US Drug Czar Clarifies That Marijuana Remains Illegal Despite Federal Rescheduling

The Cannabis Observer ·
US Drug Czar Clarifies That Marijuana Remains Illegal Despite Federal Rescheduling

Sara Carter Bailey, director of the White House Office of National Drug Control Policy (ONDCP), told Newsmax this week that the move to reschedule marijuana does not make the drug broadly legal. “It’s still illegal,” she said. “Executive-level Schedule III allows for doctors and research and for medicine, for medicinal purposes.”

Bailey was responding to a question about marijuana potency during an interview on the administration’s new National Drug Control Strategy.
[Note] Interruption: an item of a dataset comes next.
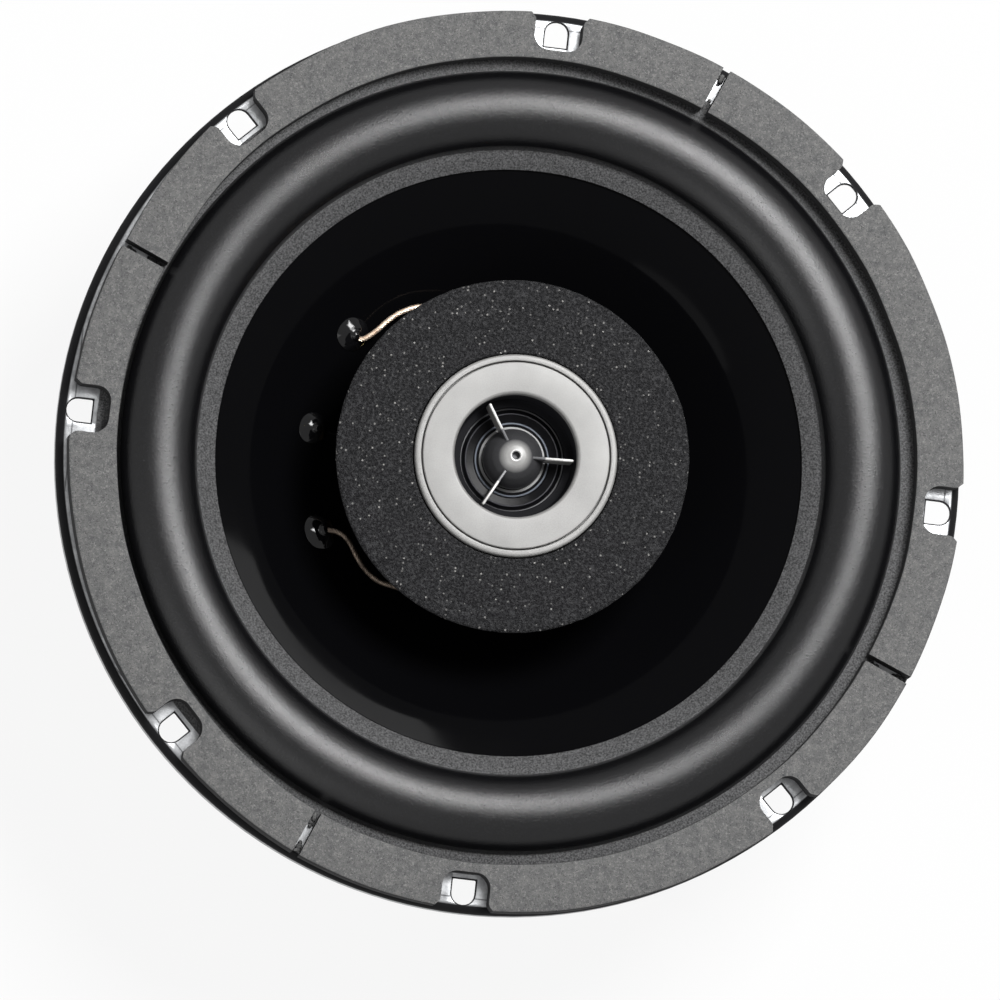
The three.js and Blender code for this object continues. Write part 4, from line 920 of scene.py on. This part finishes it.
tweeterSize = {
    "housing": [
        (4.3, 64), (18.5, 64, 0.6), (18.5, 75, 0.6), (23.4, 76.5, 0.5), (23.4, 93.7, 0.6), (21.9, 93.7, 0.2),
        (21.9, 91.2), (20, 91.2), (20, 81.8), (17, 81.8), (17, 65.5), (4.3, 65.5)],
    "ring": [(14.2, 91.2), (21.6, 91.2), (21.6, 93.7, 0.3), (14.2, 93.7, 0.8)],
    "throat": [
        (12, 84.2, 0.2), (17, 84.2), (17, 82.8), (19.7, 82.8), (19.7, 91.2), (14.2, 91.2), (13.9, 85, 0.5),
        (12, 85, 0.25)],
    "bullet": [
        (0, 85), (7, 85, 0.15), (6.9, 86.4, 0.6), (6.23, 88.4, 3), (5.18, 90.3, 3), (3.78, 92, 2.4), (2.38, 93.1, 1.6),
        (1.3, 93.5, 0.4), (0.85, 93.4, 0.1), (0.85, 91.5), (0, 91.5)],
    "noseHighlightLevels": (91.8, 92.9), "finHighlightRadii": (6.8, 7.2), "holeShadeRadii": (0.9, 1.1),  # heights and radii of the painted highlight and of the painted shade round the hole
    "fins": {
        "first": 2.2, "thickness": 0.65, "inner": 3, "outer": 13.5, "low": 85, "high": 91.7, "corner": 0.3,
        "edge": 0.16},
    "dome": [
        (0, 84.2), (7, 84.0, 0.3), (7.62, 83.55, 0.2), (8.4, 83.6, 0.2), (8.8, 83.15, 0.2), (10.67, 83.45, 0.3),
        (11.3, 82.87, 0.2), (12.7, 82.6, 0.2), (13.4, 82.7, 0.2), (15, 83.3, 0.6), (16.6, 82.3, 0.2), (19.7, 82.3)],
    "filmThickness": 0.35,
    "paintedRingHighlights": [  # painted highlights on the crests of the steps: radius, half width, colour
        (7.35, 0.2, (0.5, 0.5, 0.5)), (8.45, 0.14, (0.2, 0.22, 0.26)), (10.7, 0.1, (0.09, 0.09, 0.1)),
        (11.85, 0.12, (0.24, 0.24, 0.25))],
    "post": [
        (0, 0.4), (5, 0.4, 0.4), (5, 34), (12, 34, 0.2), (12, 36.4, 0.6), (8, 36.6, 1.2), (8, 64), (4, 64), (4, 65.2),
        (0, 65.2)],
}


def makeFins():
    size = tweeterSize["fins"]
    inner, outer, half, corner = size["inner"], size["outer"], size["thickness"] / 2, size["corner"]
    fins = []
    for index in range(3):
        outline = [(inner, -half), (outer, -half, corner), (outer, half, corner), (inner, half)]
        fin = turned(slab("fin", outline, size["low"], size["high"]), size["first"] + index * 120)
        soften(fin, size["edge"], 2, 50)
        fins.append(fin)
    return fins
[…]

That document raises alarm about “high-potency” marijuana, warns that international cartels exploit state cannabis legalization laws, and addresses the forthcoming federal recriminalization of hemp THC products under a law signed by President Donald Trump.

Bailey also flagged illicit marijuana grows linked to the Chinese Communist Party, the Sinaloa cartel, and the Cártel Jalisco Nueva Generación, with potency recorded as high as 90 percent in some products. She warned against adversarial nations purchasing U.S. farmland through straw men to grow illicit cannabis, calling law enforcement action against such operations a priority.

Under an order signed last month by Acting Attorney General Blanche, marijuana products covered by a state medical cannabis license moved immediately to Schedule III of the Controlled Substances Act (CSA), along with any FDA-approved marijuana products.

The Congressional Research Service released a report last week clarifying that certified patients possessing medical cannabis from state-licensed dispensaries now have certain Schedule III protections, but the industry overall is not “immediately” in “full compliance” with federal law. “Thus, the order appears to authorize end users to possess marijuana for medical use without a CSA-compliant prescription,” the report stated, while noting that non-end-users in the state-legal cannabis industry may find that “the final order may make it possible for them to comply with the CSA, but may not bring them into full compliance with federal law.”

Before her confirmation as drug czar, Bailey had expressed support for medical cannabis and said she had no “problem” with legalization. “I don’t have any problem if it’s legalized and it’s monitored,” she said in 2024. “I may have my own issues of how I feel about that, but I do believe that cannabis for medicinal purposes and medical reasons is a fantastic way of handling—especially for people with cancer and other illnesses, you know—of handling the illness and the side effects of the medication and those illnesses. So I’m not saying we’ve gotta make it illegal.”